2.Governing Law | Jurisdiction

 

2.1Governing Law

 

This Agreement shall be governed by and construed in accordance with the substantive laws of Switzerland.

 

2.2Dispute Resolution

 

All disputes arising out of, in connection with or relating to this Agreement shall be finally resolved under the Rules of Arbitration of the International Chamber of Commerce by three arbitrators appointed in accordance with such rules, whereby each Party shall nominate one arbitrator and the two Party-appointed arbitrators shall nominate the chairperson. The place of the arbitration shall be Zurich.

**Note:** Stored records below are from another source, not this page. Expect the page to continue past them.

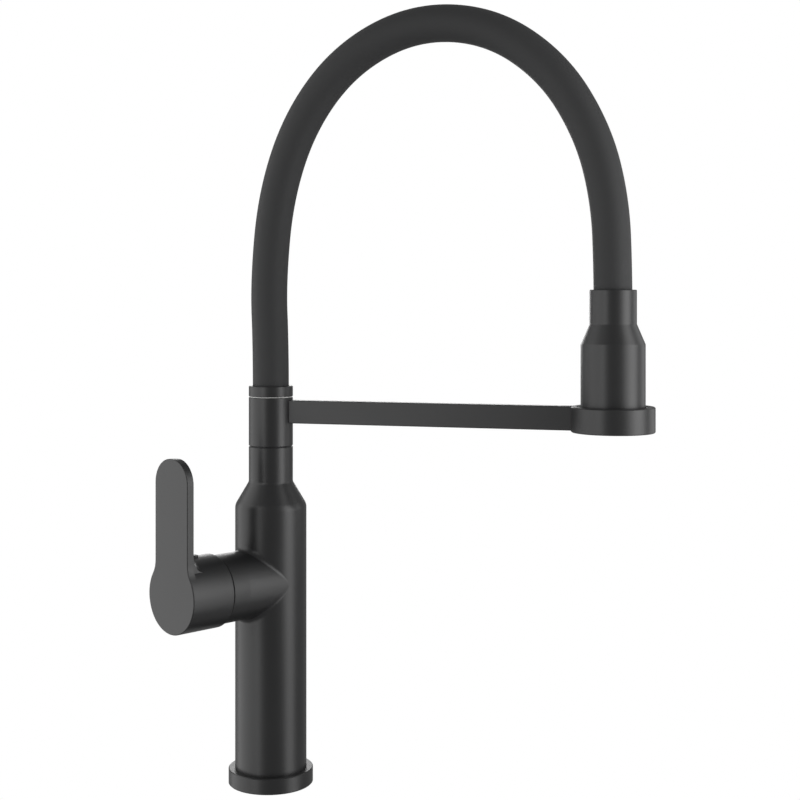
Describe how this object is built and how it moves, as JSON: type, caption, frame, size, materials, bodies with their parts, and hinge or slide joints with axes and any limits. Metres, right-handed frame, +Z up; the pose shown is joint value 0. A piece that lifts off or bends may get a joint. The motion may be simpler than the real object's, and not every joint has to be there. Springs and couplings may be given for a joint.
{
  "type": "pull-down kitchen faucet",
  "caption": "Single-lever kitchen faucet in satin black with a swivelling holder arm and a spray head on a silicone hose arch.",
  "frame": {"origin": "centre of the base flange's underside, on the worktop's surface", "axes": "+Z up along the column; the lever's stub points along -X; -Y is the side of the sink and the user"},
  "size_m": [0.2098, 0.2474, 0.5586],
  "materials": {
    "black_finish": "satin black coating on cast and turned brass",
    "black_silicone": "matte black silicone",
    "brass": "machined brass",
    "stainless": "stainless or zinc-plated steel",
    "ceramic": "ground alumina",
    "black_plastic": "black acetal",
    "white_nylon": "white nylon",
    "seal_rubber": "black seal rubber",
    "copper_tube": "drawn copper",
    "grey_plastic": "grey engineering plastic"
  },
  "bodies": {
    "tap_body": {"base_flange": "black_finish", "base_gasket": "seal_rubber", "base_insert": "brass", "body_shell": "black_finish", "inlet_tubes": "copper_tube", "cartridge_base": "grey_plastic", "port_seals": "seal_rubber", "fixed_disc": "ceramic", "cartridge_housing": "grey_plastic", "cartridge_nut": "brass", "trim_dome": "black_finish", "lower_washer": "black_plastic", "mounting_stud": "stainless", "horseshoe_gasket": "seal_rubber", "horseshoe_washer": "stainless", "stud_nut": "brass"},
    "cartridge_rotor": {"stem_rotor": "grey_plastic", "pivot_pin": "stainless"},
    "lever": {"cartridge_stem": "brass", "lever_handle": "black_finish", "grub_screw": "stainless", "screw_plug": "black_plastic"},
    "disc_set": {"moving_disc": "ceramic", "disc_carrier": "grey_plastic"},
    "spout": {"swivel_spindle": "brass", "spindle_seals": "seal_rubber", "spindle_clip": "stainless", "swivel_collar": "black_finish", "arm_stud": "stainless", "arm_bar": "black_finish", "dock_ring": "black_finish", "arm_screw": "stainless", "dock_liner": "black_plastic", "upper_washer": "white_nylon", "hose_nut": "black_finish", "silicone_hose": "black_silicone", "inner_water_hose": "black_plastic"},
    "spray_head": {"head_shell": "black_finish", "head_seal": "seal_rubber", "hose_end_fitting": "brass", "check_valve_cage": "grey_plastic", "nozzle_core": "black_plastic", "aerator": "grey_plastic", "aerator_screen": "black_plastic", "spray_face": "black_plastic"},
    "valve_poppet": {"check_valve_poppet": "grey_plastic"}
  },
  "joints": [
    {"name": "spout_swivel", "type": "hinge", "parent": "tap_body", "child": "spout", "pos_m": [0, 0, 0.2175], "axis": [0, 0, 1], "continuous": true},
    {"name": "lever_turn", "type": "hinge", "parent": "tap_body", "child": "cartridge_rotor", "pos_m": [-0.036, 0, 0.1304], "axis": [-1, 0, 0], "range_deg": [-50, 50]},
    {"name": "lever_tilt", "type": "hinge", "parent": "cartridge_rotor", "child": "lever", "pos_m": [-0.036, 0, 0.1304], "axis": [0, -1, 0], "range_deg": [0, 25]},
    {"name": "disc_slide", "type": "slide", "parent": "cartridge_rotor", "child": "disc_set", "axis": [0, 0, 1], "range_m": [0, 0.0039]},
    {"name": "spray_head_lift", "type": "slide", "parent": "spout", "child": "spray_head", "axis": [0, 0, 1], "range_m": [0, 0.045], "deforming": ["silicone_hose", "inner_water_hose"]},
    {"name": "check_valve_travel", "type": "slide", "parent": "spray_head", "child": "valve_poppet", "axis": [0, 0, -1], "range_m": [0, 0.0022], "stiffness_N_per_m": 60, "springref_m": -0.003}
  ],
  "couplings": [
    {"joint": "disc_slide", "follows": "lever_tilt", "m_per_rad": 0.00893}
  ]
}
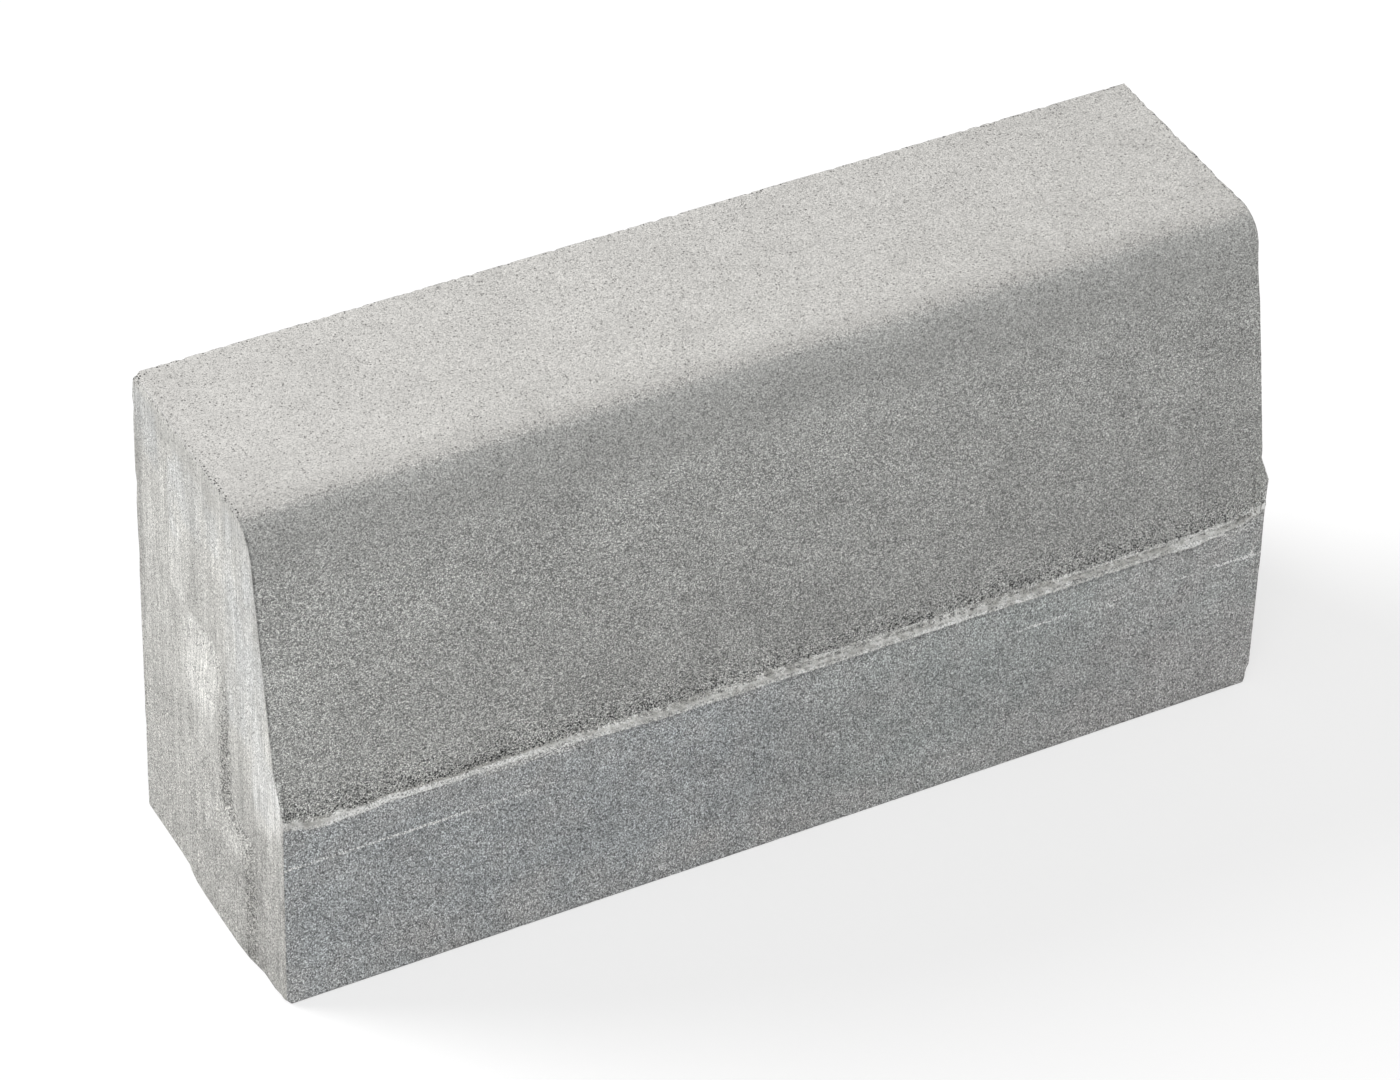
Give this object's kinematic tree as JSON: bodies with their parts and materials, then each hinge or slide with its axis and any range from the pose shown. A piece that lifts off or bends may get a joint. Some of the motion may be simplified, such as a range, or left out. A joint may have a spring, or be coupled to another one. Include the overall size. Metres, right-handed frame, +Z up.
{
  "type": "concrete kerb stone",
  "caption": "Half-battered precast concrete kerb stone with a rounded top front edge, a ledge under the battered face and spacer pads on its ends.",
  "frame": {"origin": "middle of the bed face, at the centre of the bounding box in plan", "axes": "+X along the kerb, +Y from the road side to the back, +Z up"},
  "size_m": [0.505, 0.15, 0.25],
  "materials": {
    "concrete": "vibro-pressed precast concrete, bare and fine-grained, with vertical mould marks on the sides"
  },
  "bodies": {
    "root": {"kerb_stone": "concrete"}
  },
  "joints": []
}
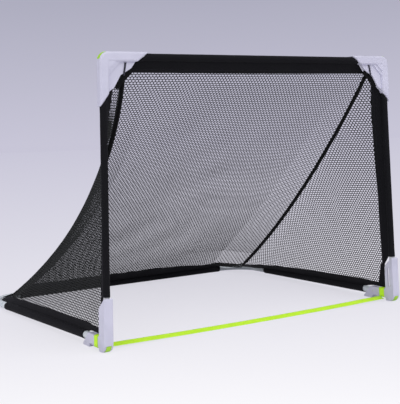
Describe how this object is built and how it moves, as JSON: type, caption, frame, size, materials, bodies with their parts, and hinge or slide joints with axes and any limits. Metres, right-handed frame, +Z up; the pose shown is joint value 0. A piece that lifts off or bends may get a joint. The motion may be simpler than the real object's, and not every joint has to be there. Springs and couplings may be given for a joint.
{
  "type": "portable soccer goal",
  "caption": "Small folding soccer goal: upright tube frame with moulded corners that folds back over a floor hoop, with sleeved net and goal-line strap.",
  "frame": {"origin": "middle of the goal on the ground: centre of the bounding box's bottom face", "axes": "+X along the crossbar towards the right post as seen from the field, +Y from the goal mouth towards the back of the net, +Z up"},
  "size_m": [1.253, 1.095, 0.9],
  "materials": {
    "corner_plastic": "satin moulded, light lavender grey",
    "bumper_rubber": "matt, bright yellow green",
    "coated_tube": "satin powder coat, light grey",
    "plain_tube": "plain drawn tube, hidden",
    "steel_hardware": "zinc plated",
    "plug_plastic": "moulded, black",
    "border_fabric": "woven, black",
    "net_cord": "knitted net, black",
    "accent_webbing": "woven webbing, neon yellow green",
    "elastic": "elastic strap, black"
  },
  "bodies": {
    "base": {"back_net": "net_cord", "goal_line_webbing": "accent_webbing", "left_floor_border": "border_fabric", "left_floor_sleeve": "border_fabric", "left_floor_tube": "coated_tube", "left_foot_bumper": "bumper_rubber", "left_foot_corner": "corner_plastic", "left_foot_rivet": "steel_hardware", "left_net_rib": "border_fabric", "left_pivot_pin": "steel_hardware", "left_rear_spigot": "plain_tube", "left_side_net": "net_cord", "left_webbing_loop": "accent_webbing", "rear_border": "border_fabric", "rear_sleeve": "border_fabric", "rear_tube": "coated_tube", "right_floor_border": "border_fabric", "right_floor_sleeve": "border_fabric", "right_floor_tube": "coated_tube", "right_foot_bumper": "bumper_rubber", "right_foot_corner": "corner_plastic", "right_foot_rivet": "steel_hardware", "right_net_rib": "border_fabric", "right_pivot_pin": "steel_hardware", "right_rear_spigot": "plain_tube", "right_side_net": "net_cord", "right_webbing_loop": "accent_webbing"},
    "front_frame": {"crossbar_border": "border_fabric", "crossbar_sleeve": "border_fabric", "crossbar_tube": "plain_tube", "left_crossbar_rivet": "steel_hardware", "left_elastic_strap": "elastic", "left_foot_plug": "plug_plastic", "left_post_border": "border_fabric", "left_post_rivet": "steel_hardware", "left_post_sleeve": "border_fabric", "left_post_tube": "plain_tube", "left_top_bumper": "bumper_rubber", "left_top_corner": "corner_plastic", "left_top_patch": "border_fabric", "right_crossbar_rivet": "steel_hardware", "right_elastic_strap": "elastic", "right_foot_plug": "plug_plastic", "right_post_border": "border_fabric", "right_post_rivet": "steel_hardware", "right_post_sleeve": "border_fabric", "right_post_tube": "plain_tube", "right_top_bumper": "bumper_rubber", "right_top_corner": "corner_plastic", "right_top_patch": "border_fabric"}
  },
  "joints": [
    {"name": "frame_fold", "type": "hinge", "parent": "base", "child": "front_frame", "pos_m": [0, -0.5325, 0.06], "axis": [-1, 0, 0], "range_deg": [0, 90], "deforming": ["back_net", "left_side_net", "right_side_net", "left_net_rib", "right_net_rib", "left_floor_border", "right_floor_border", "left_post_border", "right_post_border", "crossbar_border", "rear_border"]}
  ]
}
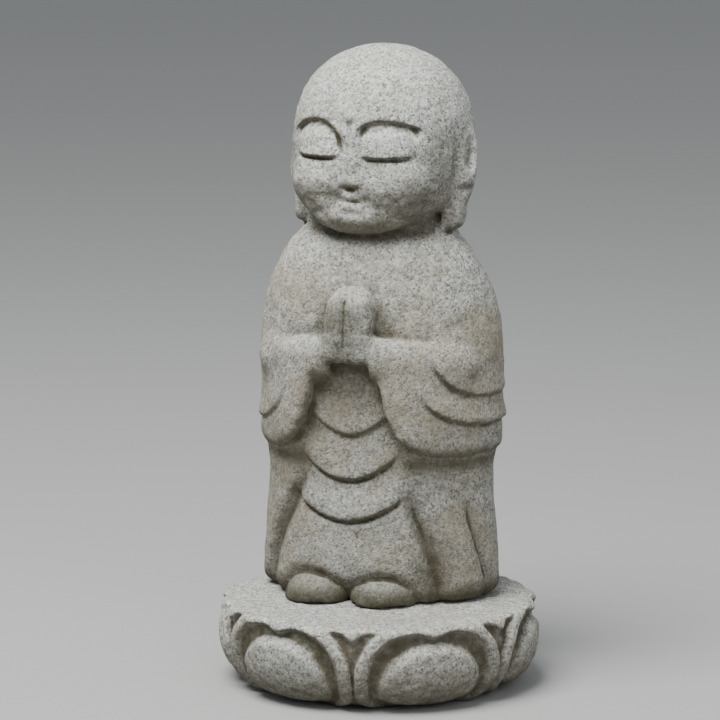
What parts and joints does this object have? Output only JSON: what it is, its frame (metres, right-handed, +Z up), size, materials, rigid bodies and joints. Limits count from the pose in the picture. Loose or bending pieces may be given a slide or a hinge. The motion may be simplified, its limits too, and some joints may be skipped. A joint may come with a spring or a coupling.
{
  "type": "stone jizo statue",
  "caption": "Small granite garden statue of a standing jizo monk with hands joined in prayer, set on a round lotus-petal plinth.",
  "frame": {"origin": "the middle of the plinth's underside, where the statue stands on the ground", "axes": "+Z up the statue; the figure faces -Y, and +X is to the figure's left"},
  "size_m": [0.2258, 0.2274, 0.448],
  "materials": {
    "plinth_granite": "matte",
    "figure_granite": "matte"
  },
  "bodies": {
    "root": {"lotus_plinth": "plinth_granite", "jizo_figure": "figure_granite"}
  },
  "joints": []
}
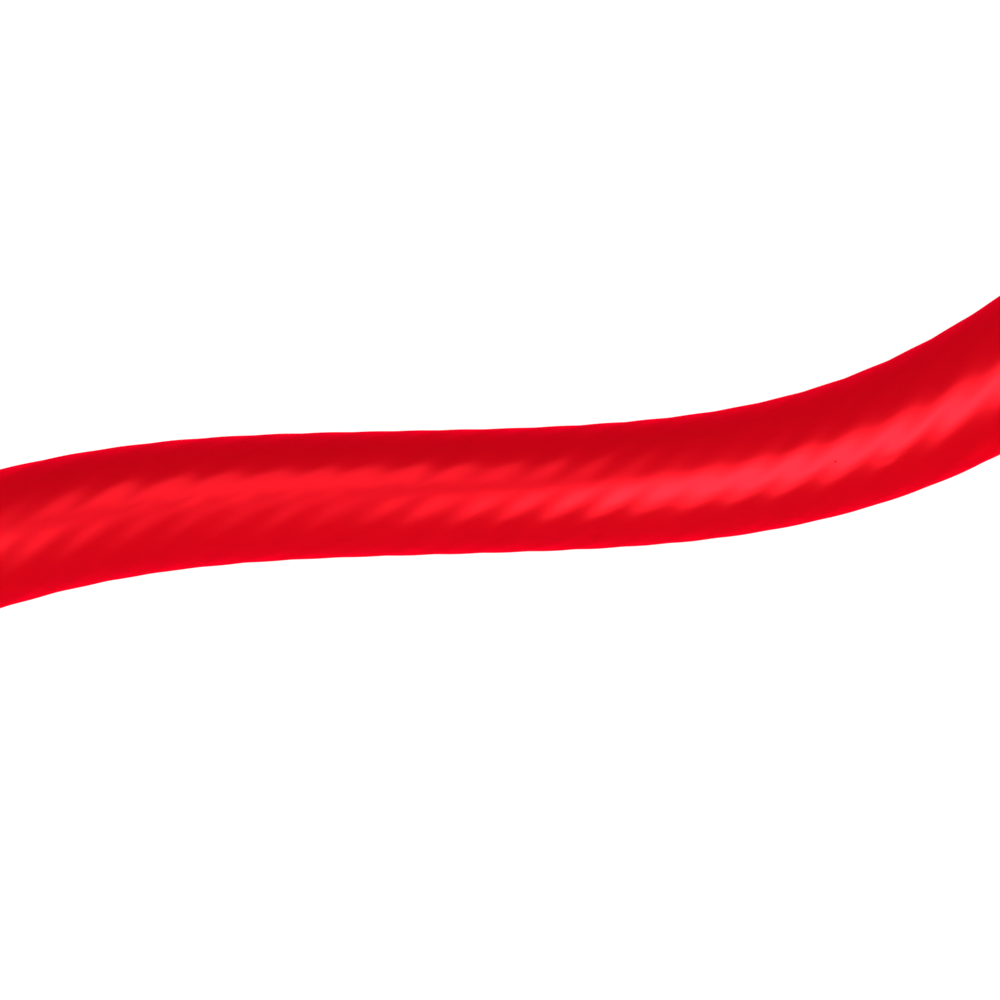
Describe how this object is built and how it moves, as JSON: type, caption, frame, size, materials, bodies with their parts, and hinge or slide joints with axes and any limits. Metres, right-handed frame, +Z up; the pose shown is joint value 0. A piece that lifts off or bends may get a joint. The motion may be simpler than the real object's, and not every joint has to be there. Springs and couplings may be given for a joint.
{
  "type": "microphone cable coil",
  "caption": "Balanced microphone cable with a pin connector and a socket connector, wound into a flat round coil and held by a hook-and-loop tie.",
  "frame": {"origin": "on the surface the cable lies on, in the middle of the box round the two connectors and the tie", "axes": "+Z up; both connectors' mating faces point along -X; the pin connector lies at +Y, the socket connector at -Y, and the coil at +X"},
  "size_m": [0.244, 0.115, 0.0256],
  "materials": {
    "jacket": "satin soft PVC, with the lay of the strands showing through",
    "shell": "satin nickel",
    "contact": "gold plated",
    "insert": "moulded",
    "collar": "fine grain",
    "boot": "soft matt",
    "chuck": "moulded",
    "spring": "plated",
    "core_white": "insulation",
    "core_blue": "insulation",
    "copper": "twisted strands",
    "solder": "bright",
    "strap": "looped pile",
    "buckle": "moulded"
  },
  "bodies": {
    "cable": {"cable_coil": "jacket", "cable_lead_male": "jacket", "cable_lead_female": "jacket", "male_shell": "shell", "male_insert": "insert", "male_pin_1": "contact", "male_pin_2": "contact", "male_pin_3": "contact", "male_ground_spring": "spring", "male_core_hot": "core_white", "male_core_cold": "core_blue", "male_shield_tail": "copper", "male_solder": "solder", "female_shell": "shell", "female_insert": "insert", "female_socket_1": "contact", "female_socket_2": "contact", "female_socket_3": "contact", "female_ground_spring": "spring", "female_latch_pin": "spring", "female_latch_spring": "spring", "female_nose_seal": "boot", "female_core_hot": "core_white", "female_core_cold": "core_blue", "female_shield_tail": "copper", "female_solder": "solder", "tie_strap": "strap", "tie_buckle": "buckle"},
    "male_clamp": {"male_chuck": "chuck"},
    "male_collar": {"male_collar": "collar", "male_boot": "boot"},
    "female_clamp": {"female_chuck": "chuck"},
    "female_collar": {"female_collar": "collar", "female_boot": "boot"},
    "latch": {"female_latch": "shell"}
  },
  "joints": [
    {"name": "latch_press", "type": "hinge", "parent": "cable", "child": "latch", "pos_m": [-0.025, -0.048, 0.0159], "axis": [0, -1, 0], "range_deg": [0, 3.2], "stiffness_Nm_per_rad": 0.3, "springref_deg": -2.86, "deforming": ["female_latch_spring"]},
    {"name": "male_clamp_slide", "type": "slide", "parent": "cable", "child": "male_clamp", "axis": [1, 0, 0], "range_m": [0, 0.003]},
    {"name": "male_collar_turn", "type": "hinge", "parent": "male_clamp", "child": "male_collar", "pos_m": [-0.08, 0.048, 0.0095], "axis": [1, 0, 0], "range_deg": [0, 1080]},
    {"name": "female_clamp_slide", "type": "slide", "parent": "cable", "child": "female_clamp", "axis": [1, 0, 0], "range_m": [0, 0.003]},
    {"name": "female_collar_turn", "type": "hinge", "parent": "female_clamp", "child": "female_collar", "pos_m": [-0.016, -0.048, 0.0095], "axis": [1, 0, 0], "range_deg": [0, 1080]}
  ],
  "couplings": [
    {"joint": "male_clamp_slide", "follows": "male_collar_turn", "m_per_rad": 0.00015915},
    {"joint": "female_clamp_slide", "follows": "female_collar_turn", "m_per_rad": 0.00015915}
  ]
}
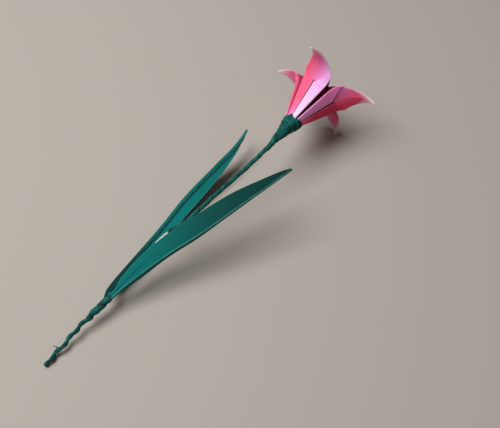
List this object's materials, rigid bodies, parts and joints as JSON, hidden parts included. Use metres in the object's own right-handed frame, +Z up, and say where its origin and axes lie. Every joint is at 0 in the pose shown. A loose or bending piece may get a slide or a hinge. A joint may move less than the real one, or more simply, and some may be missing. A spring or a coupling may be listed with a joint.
{
  "type": "paper flower",
  "caption": "Origami lily folded from pink paper, on a green taped wire stem with long folded paper leaves, lying on its side.",
  "frame": {"origin": "middle of the underside of the part's box, on the surface that it lies on", "axes": "+X along the stem towards the bloom, +Z up from the surface it lies on, +Y to the back leaf's side"},
  "size_m": [0.1908, 0.0568, 0.0568],
  "materials": {
    "petal_paper": "matte",
    "leaf_paper": "matte",
    "stem_tape": "matte",
    "bare_wire": "matte",
    "leaf_wire": "matte"
  },
  "bodies": {
    "root": {"bloom": "petal_paper", "stem_wire": "bare_wire", "upper_tape": "stem_tape", "lower_tape": "stem_tape", "leaf_front": "leaf_paper", "leaf_back": "leaf_paper", "leaf_front_wire": "leaf_wire", "leaf_back_wire": "leaf_wire"}
  },
  "joints": []
}
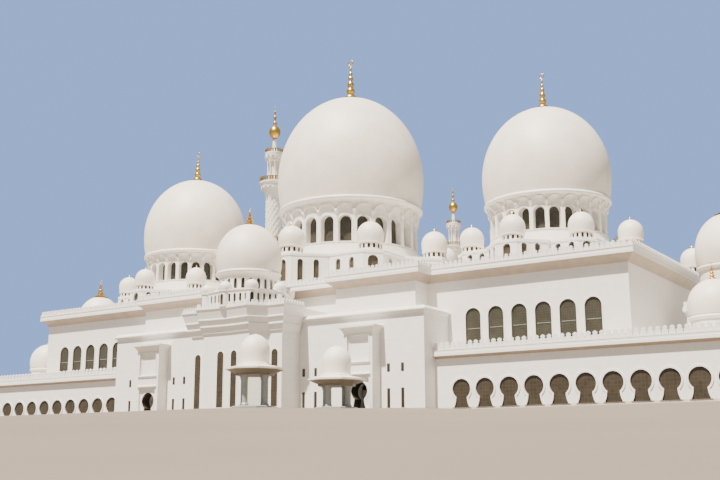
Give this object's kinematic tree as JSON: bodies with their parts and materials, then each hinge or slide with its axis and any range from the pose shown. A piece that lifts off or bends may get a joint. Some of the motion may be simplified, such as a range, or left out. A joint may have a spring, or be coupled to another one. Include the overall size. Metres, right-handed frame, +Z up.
{
  "type": "scale model of a domed mosque building, 1 to 10",
  "caption": "White marble mosque at one tenth size: long prayer hall under large bulbous domes, folded apse, framed portals, arcaded ground storey and courtyard with minarets.",
  "frame": {"origin": "centre of the footprint's bounding box on the ground", "axes": "+X along the front to the right as seen from the front, +Y from the front back into the building and its courtyard, +Z up"},
  "size_m": [17.8, 24.395, 10.45],
  "materials": {
    "white_marble": "honed",
    "dome_stone": "smooth",
    "floor_stone": "polished",
    "tinted_glass": "tinted",
    "gold_mosaic": "polished"
  },
  "bodies": {
    "root": {"apse_cornice": "white_marble", "apse_gallery": "white_marble", "apse_wall": "white_marble", "centre_dome": "dome_stone", "centre_drum": "white_marble", "centre_finial": "gold_mosaic", "centre_upper_wall": "white_marble", "court_arcade": "white_marble", "court_floor": "floor_stone", "court_outer_wall": "white_marble", "court_roof": "white_marble", "hall_floor": "floor_stone", "kiosk_1": "white_marble", "kiosk_2": "white_marble", "left_arcade_glass": "tinted_glass", "left_arcade_wall": "white_marble", "left_block": "white_marble", "left_dome": "dome_stone", "left_dome_base": "white_marble", "left_drum": "white_marble", "left_end_dome": "dome_stone", "left_end_pavilion": "white_marble", "left_finial": "gold_mosaic", "left_front_minaret": "white_marble", "left_porch_dome": "dome_stone", "left_portal": "white_marble", "left_rear_minaret": "white_marble", "left_upper_glass": "tinted_glass", "left_upper_wall": "white_marble", "main_dome": "dome_stone", "main_dome_base": "white_marble", "main_drum": "white_marble", "main_finial": "gold_mosaic", "main_roof": "white_marble", "portico_wall": "white_marble", "rear_upper_wall": "white_marble", "right_arcade_glass": "tinted_glass", "right_arcade_wall": "white_marble", "right_block": "white_marble", "right_dome": "dome_stone", "right_dome_base": "white_marble", "right_drum": "white_marble", "right_end_dome": "dome_stone", "right_end_pavilion": "white_marble", "right_finial": "gold_mosaic", "right_front_minaret": "white_marble", "right_porch_dome": "dome_stone", "right_portal": "white_marble", "right_rear_minaret": "white_marble", "right_upper_glass": "tinted_glass", "right_upper_wall": "white_marble", "terrace_roof": "white_marble"}
  },
  "joints": []
}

The arbitral proceedings shall be conducted in English.

 

[signatures on the next page]

 

 

 

3 | 3

 

   
Carlos Moreira  
   
/s/ Carlos Moreira  
WISeKey International Holding    
     
/s/ Peter Ward /s/ Jean-Philippe Ladisa  

Peter Ward

Member of the Board of Directors

Jean-Philippe Ladisa

Member of the Board of Directors

 
   
Philippe Doubre    
     
/s/ Philippe Doubre    

 

 

 

    Agreed Restatement of the Share Exchange Undertaking  
       
    by and between  
       
   

Carlos Moreira

c/o WISeKey International Holding AG

General-Guisan-Strasse 6

6300 Zug, Switzerland

(CM)
       
    WISeKey International Holding AG
General-Guisan-Strasse 6
6300 Zug, Switzerland
(the Company)
       
    and  
       
   

Philippe Doubre

(the Shareholder)
      (CM, the Company and the Shareholder, each a Party and together, the Parties)

 

 

 

2 | 3

 

Whereas

 

A.CM holds 40,021,988 Class A Shares, par value CHF 0.01 of WISeKey International Holding AG (the Class A Shares), a corporation organized under the laws of Switzerland with its registered office in Zug, Switzerland (the Company).

 

B.The Shareholder holds 701,695 registered shares, par value CHF 0.01 of WISeKey SA (WK SA Shares), a corporation organized under the laws of Switzerland with its registered office in Geneva, Switzerland (WK SA).

 

C.The Company intends to offer all shareholders of WK SA the right to exchange all of their WK SA Shares into newly issued shares, par value CHF 0.05 (the Class B Shares), of the Company (the Offer I) at an exchange ratio of 5 (five) WK SA Shares for 1 (one) Class B Share.

 

D.The Shareholder desires to undertake to accept the Offer I with respect to all his/her/its WK SA Shares.

 

E.CM desires to offer to the Shareholder, subject to the settlement of the Offer I, the right to exchange 140,339 of Shareholder’s Class B Shares with nominal value CHF 0.05 into Class A Shares at an exchange ratio of one (1) Class B Share for five (5) Class A Shares and Shareholder desires to accept such offer.

 

Now, therefore, the Parties agree as follows:

 

1.The Shareholder herewith irrevocably undertakes, vis-à-vis the Company, to unconditionally accept the Offer I with respect to all of his/her/its WK SA Shares.

 

2.CM herewith irrevocably undertakes to offer to the Shareholder the right to exchange 140,339 of Shareholder’s Class B Shares into Class A Shares at an exchange ratio of one (1) Class B Share for five (5) Class A Shares (the Offer II) and the Shareholder herewith irrevocably undertakes to unconditionally accept the Offer II.

 

3.(a) The undertakings of CM and the Shareholder under clause 2 of this Agreement are conditional to all conditions of the Offer I being fulfilled or, where so permitted, waived, and the Offer I being settled and (b) the undertaking of CM under clause 2 of this Agreement is conditional to the Shareholder entering into the shareholder agreement between the Company and the Shareholder in the form as attached hereto as Annex 1.

 

 

 

3 | 3

 

4.This Agreement shall be governed by and construed in accordance with the substantive laws of Switzerland.

 

5.All disputes arising out of, in connection with or relating to this Agreement shall be finally resolved under the Rules of Arbitration of the International Chamber of Commerce by three arbitrators appointed in accordance with such rules, whereby each party shall nominate one arbitrator and the two Party-appointed arbitrators shall nominate the chairperson. The place of the arbitration shall be Zurich. The arbitral proceedings shall be conducted in English.